Another popular style was invented by the mainstream industry, and about as snobbish as things get. Assorted developers would produce a (usually barely quarter-arsed) tie-in to a PC game that you could play on your mobile phone. How seriously was this usually taken?
Five words. Prince of Persia: Harem Adventures. Want to hear the plot? Of course you do: "The Sultan's wives have been kidnapped by the Vizier in order to carry out experiments on abstinence. The Sultan's real mad! He no longer knows how to express his desires. Seven female prisoners - and only you can set them free and bring them back to life!"
No, but seriously. Die
Casual games on phones
There are fantastic casual games on phones, especially when the iPhone enters the picture. A combination of touch screen interface and the goldrush taking place in the iTunes Store means that you don't need to be a big developer to come up with something interesting and inventive. You can also make fart apps and flashlights, but that's besides the point.
Some of the best include Trism (a match-three derivative), the liquid-manipulating Enigmo, and Topple, where your growing Tetris structure has to contend with physics as well as your own careful building. It's the closest the iPhone currently has to the phenomenal World of Goo – easily the best commercial casual game since Peggle. Unless you count Peggle Nights. But that would be gratuitous. (Peggle!)
World of good
Outside of web browsers, the biggest boost to the PC casual games market is the Xbox 360 – more specifically, the Live Arcade. Microsoft's XNA development platform makes it easy to develop for both PC and console simultaneously.
Simple games tend to do the best in the Live Arcade – polished, low budget, ideally based on something that stimulates the nostalgia glands until they throb – making the jump across to PC a no brainer. The time-warping platform game Braid is one of the most exciting of these, and you can't beat a quick blast on Geometry Wars.

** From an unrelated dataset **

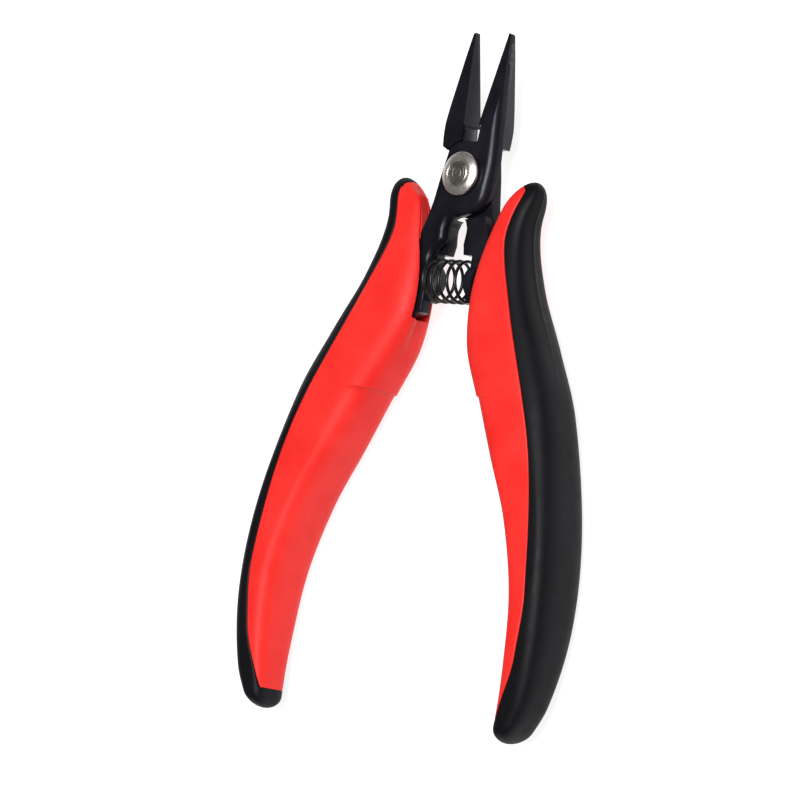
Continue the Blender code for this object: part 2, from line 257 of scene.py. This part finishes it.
def smooth_path(points, spacing):
    """Catmull-Rom path through the points, with samples about spacing apart."""
    path = []
    ends = [points[0]] + list(points) + [points[-1]]
    for a, b, c, d in zip(ends, ends[1:], ends[2:], ends[3:]):
        a, b, c, d = Vector(a), Vector(b), Vector(c), Vector(d)
        steps = max(int((c - b).length / spacing), 1)
        for k in range(steps):
            t = k / steps
            path.append(0.5 * (2 * b + (c - a) * t + (2 * a - 5 * b + 4 * c - d) * t ** 2
                               + (3 * b - a - 3 * c + d) * t ** 3))
    path.append(Vector(points[-1]))
    return path


def bend_line():
    """Edge of the blank that is the outside of the bend: leg, flange, under the joint, jaw."""
    flange = [(SEAT_X, LEG_END_Y), (SEAT_X, -24.0), (SEAT_X, -20.0), (-5.55, -18.4), (-5.3, -17.2),
              (-4.6, -16.0)]
    stop = [(-3.4, -14.8), (-2.7, -13.6), (-2.65, -12.4), (-2.7, -11.2), (-2.2, -9.7), (-1.2, -8.85),
            (0.2, -8.5)]
    under_joint = [(2.0, -8.15), (4.0, -7.55), (5.4, -6.75), (6.35, -5.4), (6.95, -3.4), (7.4, -0.4),
                   (7.65, 3.0)]
    return smooth_path(flange + stop + under_joint + jaw_outer_side(JAW_OUTER, 6.0), 0.4)


def other_edges():
    """The rest of the blank's outline, jaw tip to leg."""
    jaw_inner = [(grip_face(TIP_Y), TIP_Y), (grip_face(7.6), 7.6)]
    joint_end = arc(LAP_RADIUS, 76, 133, 22)
    tang_outer = [(-4.95, 4.4), (-5.9, 0.0), (-6.9, -6.0), (-7.7, -9.0), (-9.6, -14.0), (-12.8, -22.0),
                  (-19.5, -36.0)]
    tang_inner = [(-15.0, -38.0), (-9.6, -30.2), (-7.3, -29.7)]
    return [Vector(point) for point in jaw_inner + joint_end + tang_outer + tang_inner]


def bend_radius(x, y):
    """Radius of the rounding along the bend: tight on the flange, limited by the jaw's width."""
    if y < -8.0:
        return 0.4 + (FLANGE_RADIUS - 0.4) * smoothstep(-20.5, -16.8, y)
    if y < 6.0:
        return FLANGE_RADIUS + (BEND_RADIUS - FLANGE_RADIUS) * smoothstep(-6.0, -1.0, y)
    return max(min(BEND_RADIUS, 0.75 * (x - grip_face(y))), EDGE_RADIUS)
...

World of Goo is however the current state of the art as far as casual games go. It's simultaneously as simple as things get – sticking lumps of goo together to solve problems – and phenomenally complex, with its level designs acting as metaphors as much as challenges.
It's the perfect example of how sweating the details can create something truly compelling, whether it's the way the mouse cursor stretches and deforms as you fling it around the screen, or the ease with which it trains you to think in terms of imaginary physics. Whether it meets your personal definition of a casual game or not, we don't know. For us, it's proof that there's nothing casual about them.
For more rough and ready fare, the Flash portals are always on hand. The games are usually simple to the point of sounding banal, until you see the fiendish strategy behind something as simple as rolling a cube around a grid, or the satisfaction of beating a friend's high score.
Auditorium is simply the latest in a long line to catch our attention in the office. All you have to do is turn light into music via carefully redirecting its streams – but 'all' isn't quite the word.
Casual friday
The future of casual games is in no doubt. Like all indie releases, no individual title is guaranteed a giant slice of the big cash pie, but there are so many developers looking to be the next big thing, and so many customers willing to drop a few quid on something to distract them, that the major portal sites and successful companies aren't going anywhere.
In some cases, they're even eating seemingly bigger developers for lunch – PopCap acting as a publisher as well as developer, and Mumbo Jumbo acquiring former FPS stalwarts Ritual (Sin: Episodes) to produce simpler entertainments. In many cases, the games that we get out of the process are nothing but bland rubbish that really, the world didn't need another copy of.
When it works however, magic can be born. We've all got dead time on hands to fill, we've all had moments where our screens simply stared back. When you're only one click away from the perfect distraction, the perfect distraction's going to find you soon enough.